In regards to the CEO search process, I tried to convey not only the above to Jan, but also the following. First, the person the search committee and board may pick today might not be the person they would pick in, say, 6 months (round number) when more clinical data potentially were available. I do not believe a deal person with fundraising experience is necessary or an important qualification.

Second, the CEO search process might be a two-step or two-stage one, where the first step/stage would be the concurrent following of Eric’s process/path (together with Peter's non-clinical business/corporate development) efforts as data are generated in context and continuing of interviewing CEO candidates to get smarter about who the committee and board are looking for and why. The second step/stage is, assuming they do not find an A+ candidate during first step/stage, would be to determine whether the company is on a clear and present trajectory to be sold at a/the proper price as data in context becomes available, or whether the board would want to transition to a new board and CEO who could take the valuation level Eric and Peter may have helped build to a much higher amount.

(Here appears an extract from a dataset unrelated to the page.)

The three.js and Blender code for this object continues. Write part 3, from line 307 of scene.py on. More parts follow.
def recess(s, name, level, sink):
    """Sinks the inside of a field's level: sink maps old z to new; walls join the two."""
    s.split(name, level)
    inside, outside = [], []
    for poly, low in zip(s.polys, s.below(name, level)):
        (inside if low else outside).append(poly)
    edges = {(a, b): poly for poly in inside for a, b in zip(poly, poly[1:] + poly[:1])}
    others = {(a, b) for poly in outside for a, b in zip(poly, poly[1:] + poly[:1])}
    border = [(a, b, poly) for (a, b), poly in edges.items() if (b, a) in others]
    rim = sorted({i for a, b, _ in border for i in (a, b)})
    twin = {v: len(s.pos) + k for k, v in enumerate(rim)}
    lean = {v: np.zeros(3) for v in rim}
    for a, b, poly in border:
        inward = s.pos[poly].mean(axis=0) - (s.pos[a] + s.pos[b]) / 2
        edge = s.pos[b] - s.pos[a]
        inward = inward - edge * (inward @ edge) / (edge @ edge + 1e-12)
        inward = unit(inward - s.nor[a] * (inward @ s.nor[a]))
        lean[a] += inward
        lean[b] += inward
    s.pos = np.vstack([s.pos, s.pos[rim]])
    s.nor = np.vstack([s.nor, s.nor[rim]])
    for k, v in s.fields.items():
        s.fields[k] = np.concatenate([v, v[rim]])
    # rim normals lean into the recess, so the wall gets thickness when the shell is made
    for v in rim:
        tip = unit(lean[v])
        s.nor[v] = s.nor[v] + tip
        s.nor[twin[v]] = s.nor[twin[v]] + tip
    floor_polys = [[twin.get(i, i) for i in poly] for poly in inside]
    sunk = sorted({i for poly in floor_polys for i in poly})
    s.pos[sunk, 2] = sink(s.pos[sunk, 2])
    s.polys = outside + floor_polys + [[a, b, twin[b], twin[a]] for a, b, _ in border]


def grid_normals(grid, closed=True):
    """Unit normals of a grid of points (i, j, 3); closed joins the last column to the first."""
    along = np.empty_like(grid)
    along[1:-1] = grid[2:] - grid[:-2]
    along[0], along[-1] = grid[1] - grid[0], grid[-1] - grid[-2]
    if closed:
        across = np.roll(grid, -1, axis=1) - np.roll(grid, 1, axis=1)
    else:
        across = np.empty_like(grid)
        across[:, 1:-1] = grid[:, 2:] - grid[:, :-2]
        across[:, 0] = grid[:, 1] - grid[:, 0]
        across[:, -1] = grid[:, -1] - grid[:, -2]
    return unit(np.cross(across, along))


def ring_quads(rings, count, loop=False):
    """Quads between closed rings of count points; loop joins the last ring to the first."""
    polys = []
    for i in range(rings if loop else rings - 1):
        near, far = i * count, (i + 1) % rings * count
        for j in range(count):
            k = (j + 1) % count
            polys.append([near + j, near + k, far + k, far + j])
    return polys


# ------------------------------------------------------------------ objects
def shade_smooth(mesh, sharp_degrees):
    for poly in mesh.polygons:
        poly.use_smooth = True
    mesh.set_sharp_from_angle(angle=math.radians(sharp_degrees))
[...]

Proposal #2, An advisory vote to approve Provectus' named executive officers’ compensation

The rationale for my AGAINST vote includes, repetitiously, the poor or lacking leadership of current independent/outside board members (i.e., those on the compensation committee, and of course on the full board), and the tone deafness of management to accept enhanced compensation at this point in time, irrespective of the company's compensation committee and its policies, reviews, deliberations, plans, etc.

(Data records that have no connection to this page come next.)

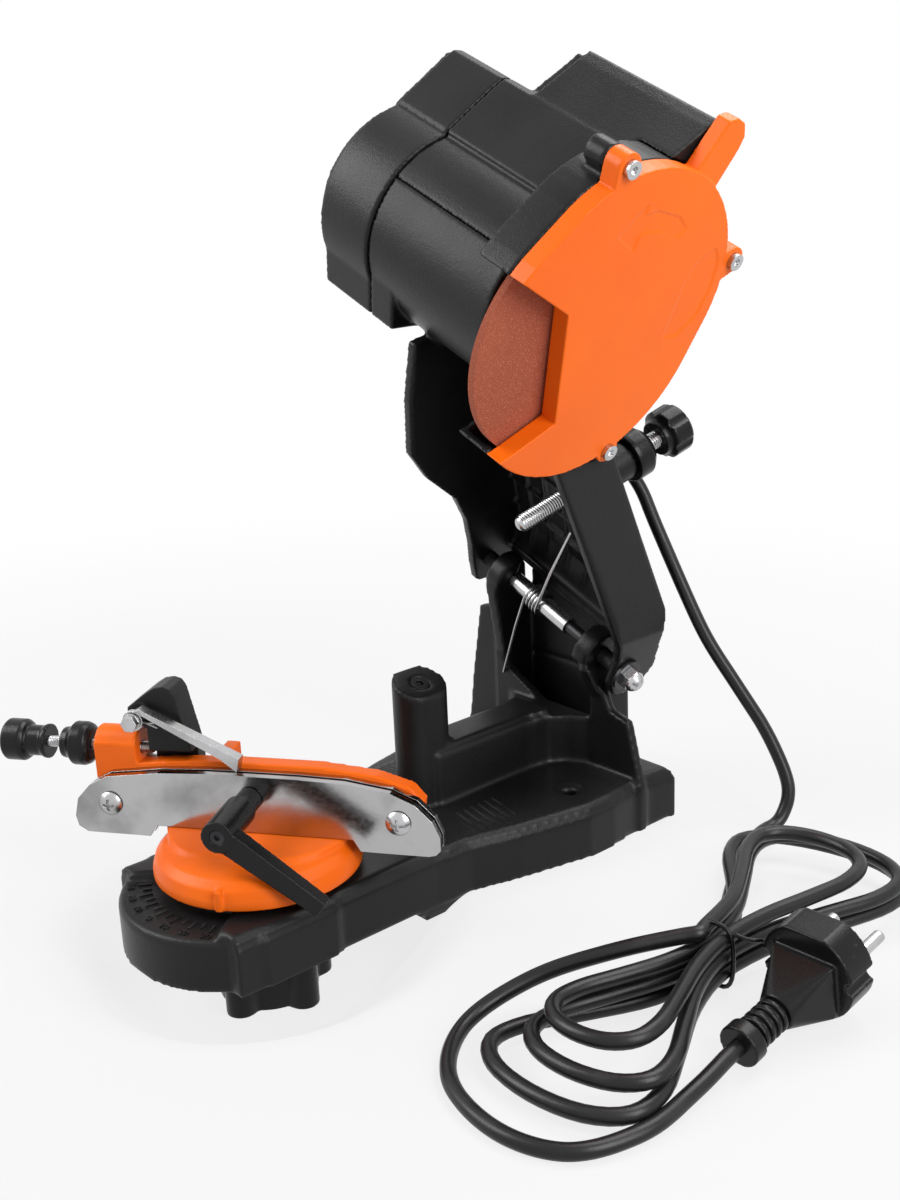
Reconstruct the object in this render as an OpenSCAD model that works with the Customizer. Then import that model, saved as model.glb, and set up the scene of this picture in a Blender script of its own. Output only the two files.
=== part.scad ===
// Electric chainsaw sharpener: a grinding head on an inclined axle, swung down
// by hand onto a chain that a swivelling vise holds.
// Origin: swivel axis of the vise, on the plane of the bench. +X right, +Y back.

/* [Base] */
// Height of the deck above the bench
deck_h = 25; // [18:1:32]
// Wall of the moulded base
base_wall = 3.5; // [2.5:0.5:5]
// Radius of the rounded front of the base
front_r = 48.6; // [46:0.2:54]
// Distance from the swivel axis back to the centre of the front round
front_back = 11.3; // [8:0.5:14]
// Distance from the axle back to the rear edge of the base
rear_back = 21.6; // [20.6:0.2:40]
// Half width of the base at the rear
rear_half = 59; // [54:1:70]
// Depth of the ledge that bears on the edge of the bench
ledge_h = 6.4; // [3:0.2:10]
// Diameter of the holes for the bench screws
bench_hole_d = 6.6; // [5:0.2:8]
// Sideways distance of a rear bench hole from the middle
bench_hole_x = 40; // [36:1:46]
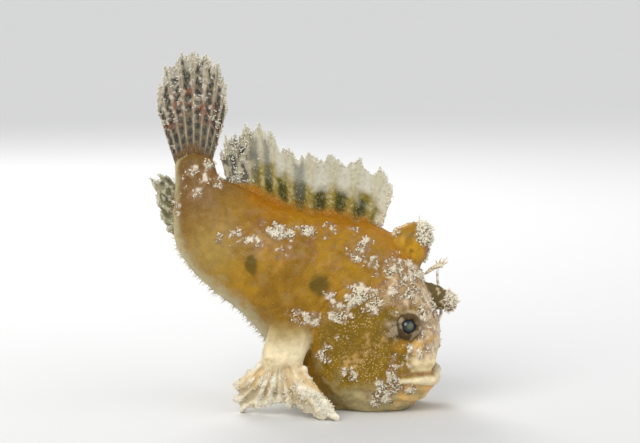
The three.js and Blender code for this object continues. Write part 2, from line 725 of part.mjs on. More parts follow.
// Pelvic fins, small five-rayed feet under the throat.
for (const { side, word } of [
  { side: RIGHT, word: "right" },
  { side: LEFT, word: "left" },
]) {
  const foot = fanOf({
    rays: 5,
    rows: 4,
    root: points([
      [6.0, side * 3.0, 3.2],
      [9.8, side * 3.2, 3.2],
    ]),
    tip: points([
      [4.6, side * 7.6, 0.6],
      [7.4, side * 8.4, 0.4],
      [10.6, side * 7.8, 0.6],
    ]),
    normal: () => v3(0, side * 0.35, 1).normalize(),
    notch: 0.2,
    web: 0.4,
    ray: 0.7,
  });
  place(standing(clearOfBody(foot)), `pelvic_fin_${word}`, whiteSkin);
}

place(standing(tufted(face, HEAD_PATCHES)), "head", yellowSkin);
place(standing(tufted(jaw.add(lip(-1)), JAW_PATCHES)), "lower_jaw", whiteSkin);
place(standing(tufted(trunk, TRUNK_PATCHES)), "trunk", yellowSkin);
place(tufted(tailStalk, STALK_PATCHES), "tail_stalk", yellowSkin);

// The box of the finished fish stands on the origin.
const box = new THREE.Box3().setFromObject(fish);
const middle = box.getCenter(v3(0, 0, 0));
fish.position.set(-middle.x, -middle.y, -box.min.z);
fish.updateMatrixWorld(true);

export default fish;
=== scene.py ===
# The looks of a young painted frogfish, life size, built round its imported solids.
# Shapes are drawn in millimetres in the fish's own plane, X along the floor, Z up, the fish's right side
# towards -Y, and become metres when a mesh is made.

import math

import bpy
import numpy as np
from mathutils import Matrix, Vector, kdtree


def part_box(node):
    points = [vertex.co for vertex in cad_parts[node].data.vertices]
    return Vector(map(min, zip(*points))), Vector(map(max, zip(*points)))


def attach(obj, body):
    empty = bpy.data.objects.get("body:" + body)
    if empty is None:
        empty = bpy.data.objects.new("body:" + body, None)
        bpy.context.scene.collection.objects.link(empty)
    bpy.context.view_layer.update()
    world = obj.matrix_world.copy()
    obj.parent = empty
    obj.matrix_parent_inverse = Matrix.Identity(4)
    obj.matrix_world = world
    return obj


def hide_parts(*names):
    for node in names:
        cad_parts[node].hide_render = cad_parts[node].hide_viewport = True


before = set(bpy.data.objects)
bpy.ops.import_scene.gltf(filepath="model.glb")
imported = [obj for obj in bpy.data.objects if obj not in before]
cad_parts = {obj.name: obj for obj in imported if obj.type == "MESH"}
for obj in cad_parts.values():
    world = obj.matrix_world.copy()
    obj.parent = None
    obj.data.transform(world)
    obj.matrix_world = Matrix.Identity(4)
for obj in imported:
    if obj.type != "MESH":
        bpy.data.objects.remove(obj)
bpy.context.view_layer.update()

MM = 0.001
RIGHT, LEFT = -1, 1
SIDES = {RIGHT: "right", LEFT: "left"}

# The drawing's place in the frame, from the middle between the two eyes.
EYES_MIDDLE = np.array([20.166, 0.005, 16.775])


def box_middle(node):
    low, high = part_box(node)
    return np.array((low + high) / 2) / MM


SHIFT = (box_middle("eye_right") + box_middle("eye_left")) / 2 - EYES_MIDDLE

# Sizes.
WRIST = 8.9  # height of the hands' roots
VOXEL = 0.28  # grain of the skin's mesh
SMOOTHING = (0.5, -0.52) * 3 + (0.4,)  # inwards and outwards by turns, so that the skin doesn't shrink
EYE_RADIUS = 1.75
EYE_OPENING = 1.22  # radius of what the lids leave open
LID_GAP = 0.07  # between the lids and the ball
SOCKET_DEPTH = 0.3  # how far the skin dips under the ball where it shows
RIM_RADIUS, RIM_THICK = 1.75, 0.6  # the ring of the lids
RIM_HEIGHT = 0.6  # how far out that ring lies, against the eye's radius
LIP, LIP_DROP = 1.3, 1.35  # the lower lip's thickness, and how far it lies under the slit
FLESHY = 0.3  # a point counts as part of a form above this share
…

I voted Abstain in 2015. At the time I wrote:
"As an advisory vote I'm inclined to believe the final decision carries little weight with management despite language to the contrary in the SEC filings (see for example, page 10 of the proxy statement). I do not believe historic share price performance and very significant share dilution has fully warranted historic levels of compensation. I also am of the opinion a negative vote is not commensurate with my net positive assessment of management's progress to date to achieve what I believe is a paradigm shift in the treatment of solid tumor cancer. Abstention in my opinion reflects a wait-and-see attitude for the next 12 months."
The board and management continued to fail to show leadership by granting and accepting compensation in 2015 based on commercial and operational performance milestones, peer company compensation data, and the achievement of specific scientific, medical and clinical milestones while not acknowledging poor share price (and market capitalization so as to address the notion of fully diluted) performance as a major component of their thinking.

I do not believe compensation committee members (or the full board) would be any more real or intelligent in 2016. Show me meaningful success on the share price and market capitalization fronts, and I would very much and very easily consider, in context, substantial enhanced compensation for Eric and Peter.

Proposal #3, The selection of accounting firm Marcum LLP as the company's independent auditor for 2016

My FOR vote for this proposal is pretty much a perfunctory one. At a basic level Provectus needs this, in context, to eliminate questions over being a going concern and all that might or could come from not being one or operating without such an opinion.

Accounting professionals (and those who dig into this due diligence topic) may assess firm and individual account leadership (and team) reputations. Recent rankings, primarily revenue-based, would place Marcum as a Top 20 accounting firm. See, for example, below.
Click to enlarge. The 2015 Inside Public Accounting (IPA) 100 Firms
Click to enlarge. The 2014 accountingTODAY Top 100 Firms
Relating this proposal to the blog post's theme of a vacuum/lack of leadership, Provectus' former independent auditor BDO USA LLP (like the company's internal auditor vendor that was terminated earlier this year) clearly displayed insufficient leadership by not identifying Craig's potentially or purported inappropriate actions and activities sooner.

Image source
Road trippin': I would have got this post out sooner, but I was dealing with car troubles in cheese country.